Confusion is a big part of the mix (on both sides of the divide): authors are finding themselves in unfamiliar territory made up of manuscript critics, copy editors, e-book formatters, cover designers, typesetters, aggregators, distributors, retailers, blog tours, book reviews, and heaven knows what else; readers have their eyes on stalks watching for free downloads, price reductions, and giveaways, without knowing (or maybe even caring) if they’ll ever get to the library of freebies on their Kindles, NOOKS, iBooks, Sony Readers, etc.
Clearly, the production and consumption of literature in a self-publishing era where fast-changing technology plays a big role require new skills. Authors and readers need to be flexible and open-minded yet mindful of how their actions impact the future of literature.

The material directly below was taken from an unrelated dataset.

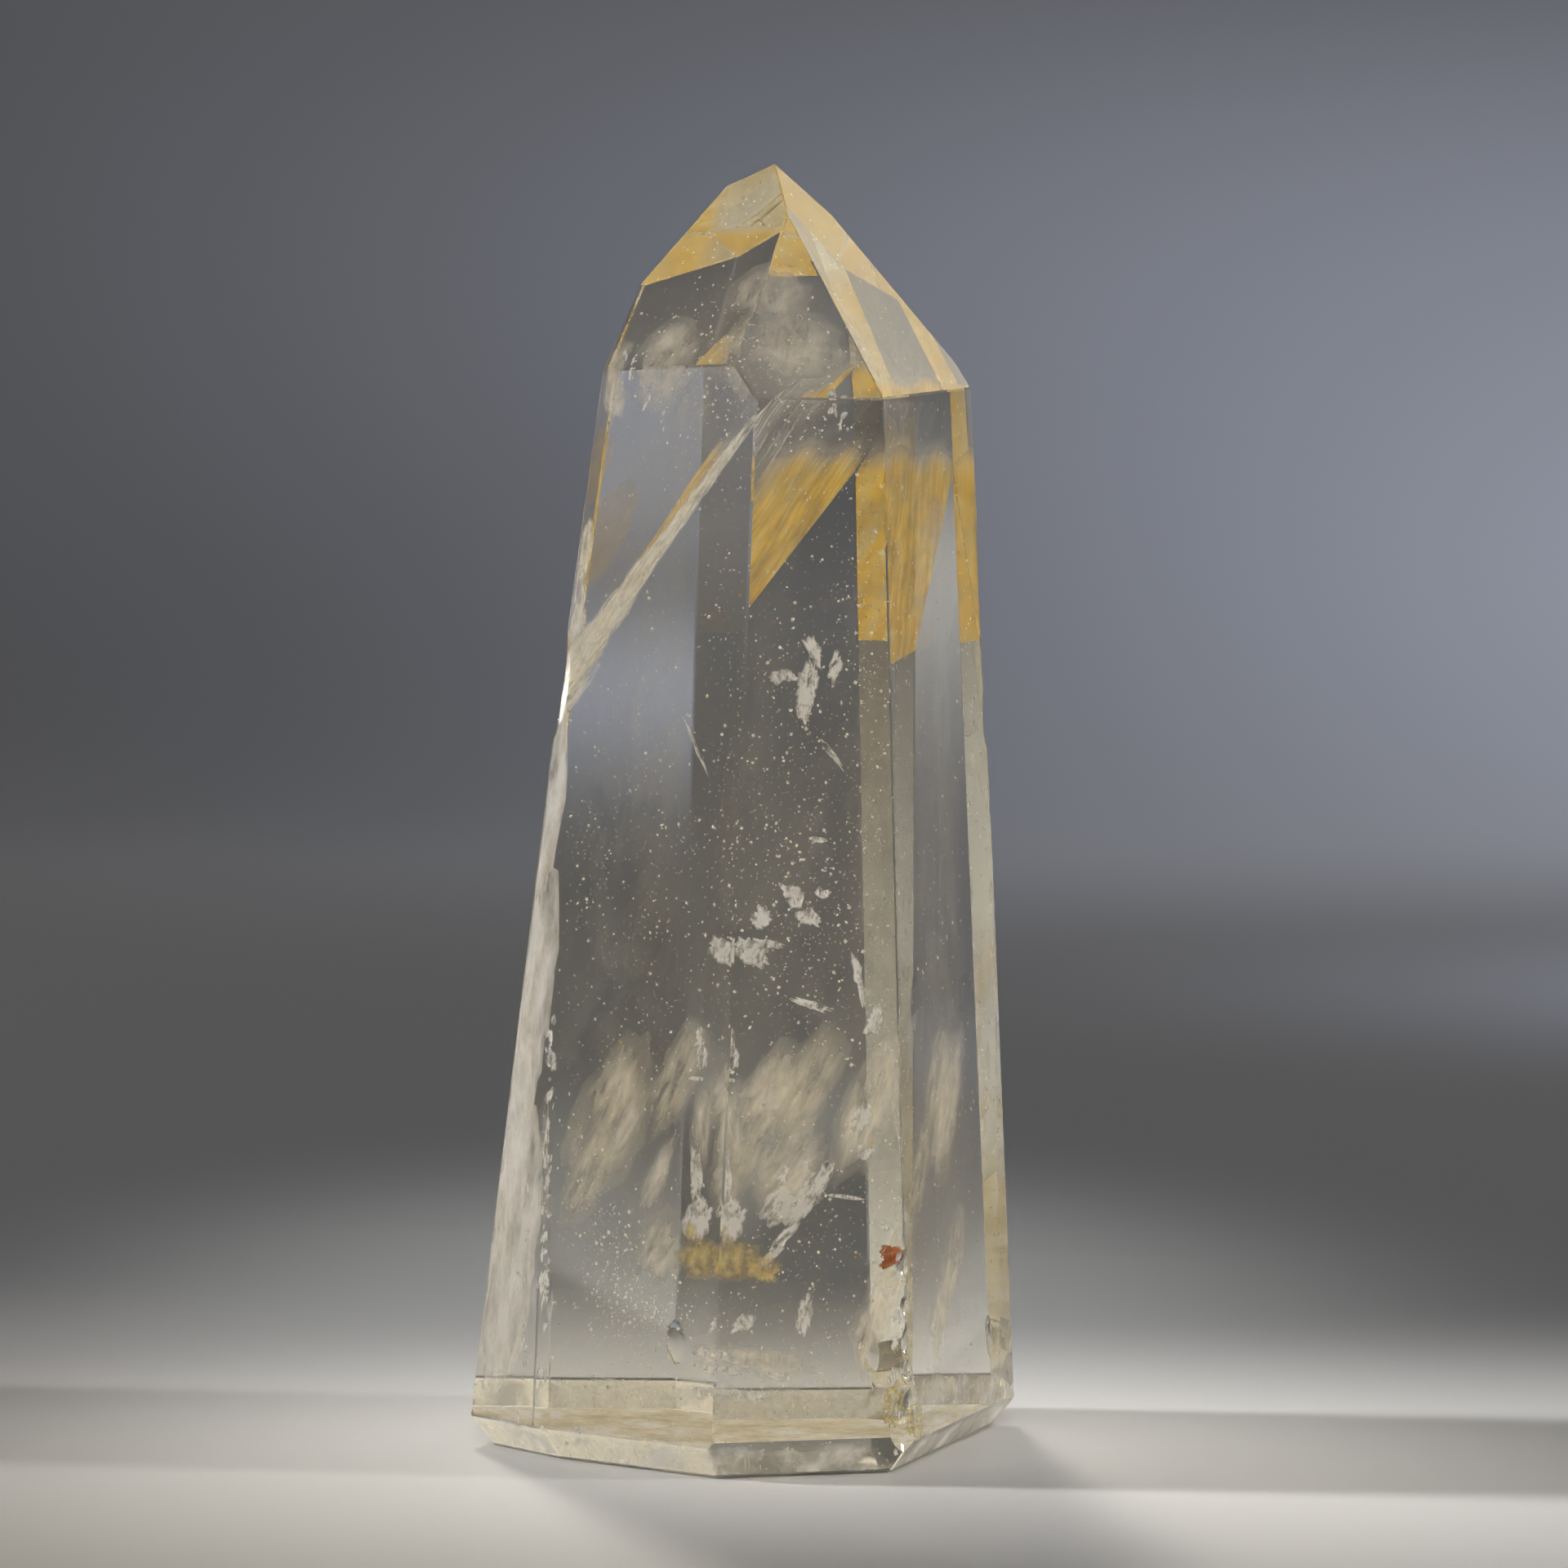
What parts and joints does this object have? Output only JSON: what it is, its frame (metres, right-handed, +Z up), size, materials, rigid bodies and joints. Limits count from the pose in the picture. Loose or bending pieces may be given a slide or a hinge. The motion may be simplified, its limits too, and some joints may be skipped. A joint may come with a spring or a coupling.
{
  "type": "citrine crystal point",
  "caption": "Clear pale citrine crystal point: a tapering, ground and polished prism with a faceted tip, standing on its flat cut base, with veils, golden stains and flecks inside.",
  "frame": {"origin": "in the flat cut base, under the middle of the crystal's bounding box", "axes": "+Z up from the cut base to the tip; the two broad front faces look towards -Y; +X to the right seen from the front"},
  "size_m": [0.0282, 0.0294, 0.0659],
  "materials": {
    "citrine": "polished clear quartz, very pale smoky yellow",
    "healed_fracture": "silvery white veils, flakes and specks sealed in the crystal",
    "iron_stain": "golden to rusty iron stain sealed in the crystal"
  },
  "bodies": {
    "root": {"crystal_point": "citrine"}
  },
  "joints": []
}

There’s evidence of authors rushing to get their books on the market, often compromising their quality or making mistakes that have practical and financial consequences. There’s also evidence of readers with a freebie mindset that favors price over quality, thus diminishing the value of authors’ hard work and talent.
Believe me, there’s a fair amount of mayhem out there as everyone’s scrambling to secure a part of the action. And maybe it’s a good thing, so that new things come out of an old order that had it coming. But something tells me it could be the start of a new nightmare, unless authors and readers adapt their behavior to make sure quality literature is their top priority.
I will certainly make it my mission to advocate that sentiment, but without dismissing the need for equal opportunity too—for that’s real progress.
PS: As per my interview with Eric Wyatt at Stories I Read, Stories I Tell, if you do decide to self-publish, my advice is that you don’t rush into it and compromise the quality of your book, because you’ll end up with a bad reputation that will haunt you, sooner or later. If you want to be an author, don’t just do it to stroke your ego and inflate your bank balance—stretch the envelope; make a worthy contribution to the literary heritage of the next generations.